Quis custodiet ipsos custodies, the Latin goes. Who watches the watchmen? Today, in certain circles, you might also hear people wondering, "Who judges the judiciary?" Given the fact that the Supreme Court has had a slightly less conservative term and that certain circuits -- we won't name any names -- often rule against conservative interests, many on the right wing are starting to discuss instituting an Inspector General of the Federal Courts to act as a check on supposed judicial activism, corruption or overreach.

The Inspector General of the Federal Courts would investigate alleged misconduct, seek out fraud and waste, and recommend changes in the judiciary -- even to our sleepy Federal Circuit.

An Idea Decades in the Making

The idea has been around for years, generally put forward by conservative politicians and coming back in to fashion when the federal courts issue a politically polarizing opinion. The first bill seeking to establish an Office of the Inspector General for the federal courts was introduced by Senator John McCain twenty years ago, though that failed bill was limited strictly to the administrative issues.

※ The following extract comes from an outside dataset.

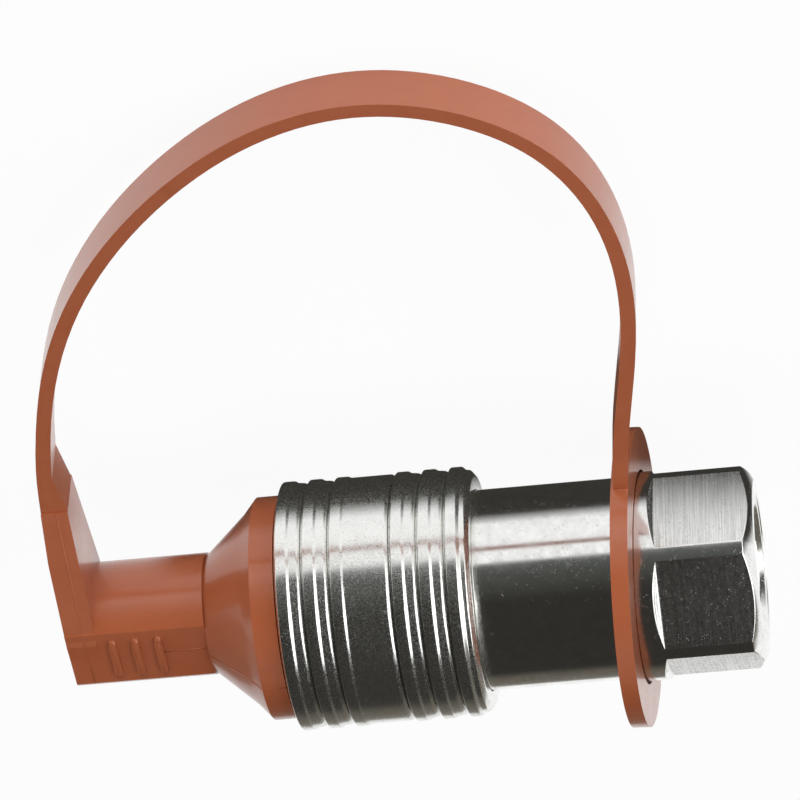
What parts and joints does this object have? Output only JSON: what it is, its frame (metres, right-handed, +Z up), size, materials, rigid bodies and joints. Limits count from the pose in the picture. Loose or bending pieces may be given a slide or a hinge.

The idea was revived in 2006 and given a much broader mission. Critics claim that such an operation would violate Constitutional separation of powers doctrine and interfere with the autonomy of the courts.

The most recent legislation was proposed in 2013 by Senator Chuck Grassley of Iowa and Representative Jim Sensenbrenner from Wisconsin's fifth district. Such an Inspector General would act to "detect, expose and deter problems and help keep accountability with the American people," according to Grassley. Proposed responsibilities would include investigating alleged judicial misconduct and suggesting changes in laws and regulations governing the Judicial Branch.

Not Entirely Crazy ...

There is, indeed, the occasional scandal that may merit outside investigation. In the Federal Circuit, for example, judges have often been accused of being too chummy with patent lawyers. Some patent reform advocates have even called for eliminating the court all together, given perceived bias. Point in case: last year, Judge Randal Rader had to step down as Chief Judge and retract two rulings after his conflicts of interests were revealed after the cases were decided.

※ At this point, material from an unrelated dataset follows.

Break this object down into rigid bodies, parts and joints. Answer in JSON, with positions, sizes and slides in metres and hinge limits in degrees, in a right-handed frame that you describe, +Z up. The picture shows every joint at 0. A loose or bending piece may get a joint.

Though Unlikely to Succeed

Despite occasional judicial wrongdoing and the renewed interest in restraining the judiciary, the proposed legislation isn't expected to go anywhere. After all, as Dirk Olin, director of the Institute for Judicial Studies, wrote when the legislation was most recently proposed, "Congress already has complete authority to fund the bench, impeach jurists for malfeasance, and create the rules for recusal. Does it really need to hire a judge cop?"